Survenue à la fin du dernier siècle, cette mondialisation va combler, en quelques décennies, le fossé qui séparait depuis plus de deux siècles le petit monde des pays développés, situé dans le nord de la planète, du gros de l’humanité, qui en peuplait le sud.

Le premier avait fait la révolution industrielle qui l’a engagé sur le chemin du progrès, le second l’avait manquée et, de ce fait, était resté au bord de la route : on l’a appelé "Tiers Monde" et il rassemblait plus des trois quarts de l’humanité.

Vers la fin des années 1970, Deng Xiaoping a ouvert son pays, la Chine, à l’économie de marché et au commerce avec le reste du monde ; les Chinois ont alors renoué avec leur glorieux passé et, s’astreignant à un contrôle des naissances draconien, ils ont peu à peu cessé d’être "innombrables et misérables".

Ils se sont ainsi ouvert la route de la mondialisation et, ce faisant, l’ont ouverte aux autres pays de l’ancien Tiers Monde ; ces derniers l’ont empruntée les uns après les autres.

Et, last but not least, ils ont "découvert" l’Afrique.
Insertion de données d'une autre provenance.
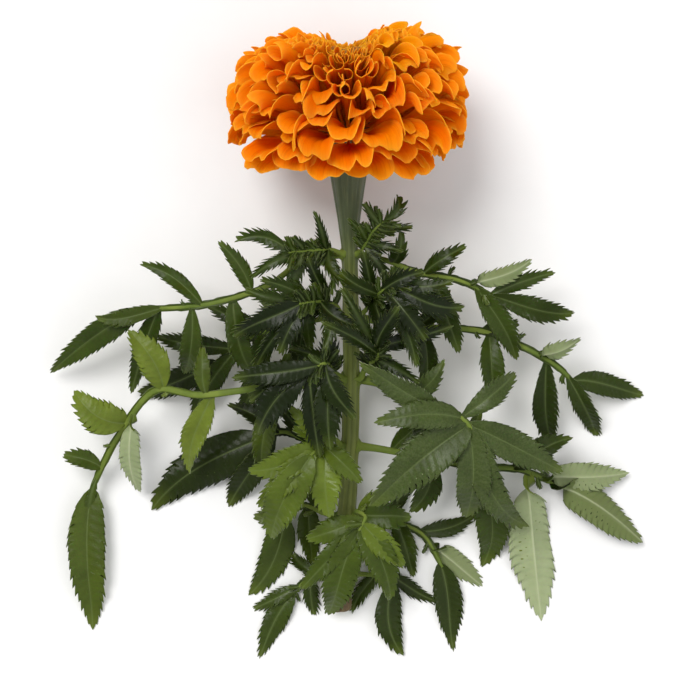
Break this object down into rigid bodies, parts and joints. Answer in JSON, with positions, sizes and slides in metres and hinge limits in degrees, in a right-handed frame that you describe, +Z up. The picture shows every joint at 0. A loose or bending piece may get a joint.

Comme au XVe siècle Christophe Colomb avait découvert l’Amérique.

*

Les Africains savent que les Européens, qui les avaient colonisés et spoliés de leurs richesses minières, ont peu à peu jugé leur continent comme un fardeau et l’ont délaissé.

De leur côté, les Américains n’ont pas trouvé d’intérêt suffisant à y investir, de sorte que, la guerre froide terminée, les Africains ont été livrés à eux-mêmes, abandonnés par les hommes et les dieux.

Jusqu’à ce que la Chine se dise que ce continent qui ne semble plus intéresser grand monde pouvait être sa "nouvelle frontière".

C’est donc à la Chine que les Africains doivent de se trouver, en cette fin d’année 2013, à la lisière du décollage économique et, de nouveau, au centre de l’intérêt des Euro-Américains.

*

Nous sommes doublement redevables à la Chine.

1) Elle fut, comme nous l’avons rappelé ci-dessus, le pionnier de cette mondialisation qui a conduit notre planète à se rééquilibrer et à se remettre sur ses deux jambes.

2) Et même s’il n’a pris en considération que ses propres intérêts, "l’empire du Milieu" a fait briller notre continent aux yeux de ceux-là qui, hier encore, n’avaient pour lui que condescendance.

Il leur a dit en somme : Vous vous trompiez sur l’Afrique et la mésestimiez. Regardez ce qu’on y trouve et ce qu’on peut faire avec ses habitants.